Modal Koperasi Fatimah sekarang sudah berkembang menjadi Rp 25 juta. Setiap pekannya, anggota koperasi mendapatkan uang dari bagi hasil produk yang terjual. Keuntungan sebagian disisihkan untuk kegiatan-kegiatan sosial, semisal pemberian makanan tambahan kepada anak agar tidak terkena gizi buruk dan penyantunan manula.

Koperasi Fatimah saat ini dikelola oleh anak-anak nelayan yang pendidikannya SMA. Sekalipun mereka tak dibayar, mereka melakukannya dengan senang hati karena sebagai pengurus mereka mendapat prioritas mendapatkan pinjaman—saat ini ada 100 orang yang tergabung dalam Solidaritas Peduli Perempuan Nelayan yang mengantre untuk dapat pinjaman. “Saya membebaskan mereka mengatur termin pembayaran sendiri,” kata Enny. Persyaratan serupa juga dikenakan kepada para peminjam lain.
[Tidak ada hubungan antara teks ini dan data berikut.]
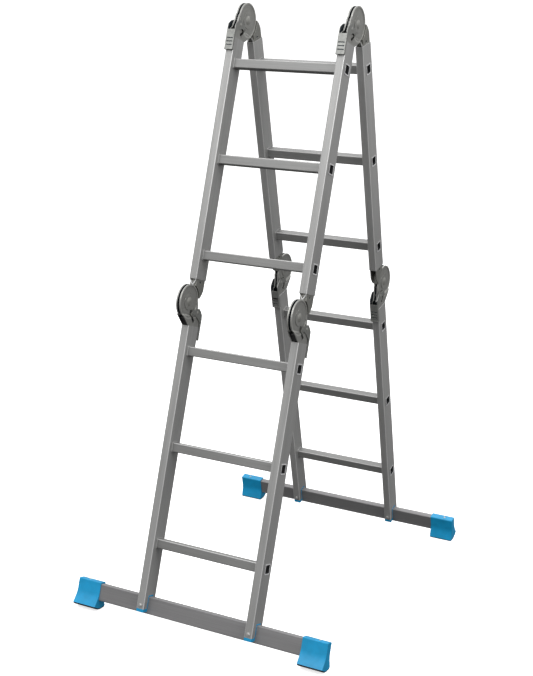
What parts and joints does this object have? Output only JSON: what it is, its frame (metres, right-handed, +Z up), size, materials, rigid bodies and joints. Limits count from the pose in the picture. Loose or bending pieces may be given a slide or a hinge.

Berkat kiprahnya, Enny saat ini berhasil terpilih sebagai finalis program Community Entrepreneurs Challenge yang dimulai pada Maret 2010 lalu oleh Arthur Guinness Fund dan British Council. Ia merupakan salah satu dari 90 semi-finalis yang berhasil menyisihkan lebih dari 500 aplikasi pada program berskala nasional ini.

Salah satu poin penting yang diraih Enny dan Koperasi Fatimah adalah solusi konkret mereka atas permasalahan di lingkungan mereka: kesejahteraan, kesehatan, dan pendidikan. Mereka juga tak ragu mengambil peran di masyarakat yang kultur patriarkinya masih kuat. Ia percaya bahwa wanita memiliki tanggung jawab dan kemampuan untuk mengatasi permasalahan sosial yang ada di komunitasnya.

Ke depan, Enny ingin koperasinya tetap langgeng dan produknya makin berkualitas karena akan makin banyak orang yang terbantu. “Kepahlawanan tidak harus jauh-jauh, cukup membantu orang lain dan masyarakat yang ada di lingkungan sekitar kita,” kata Enny.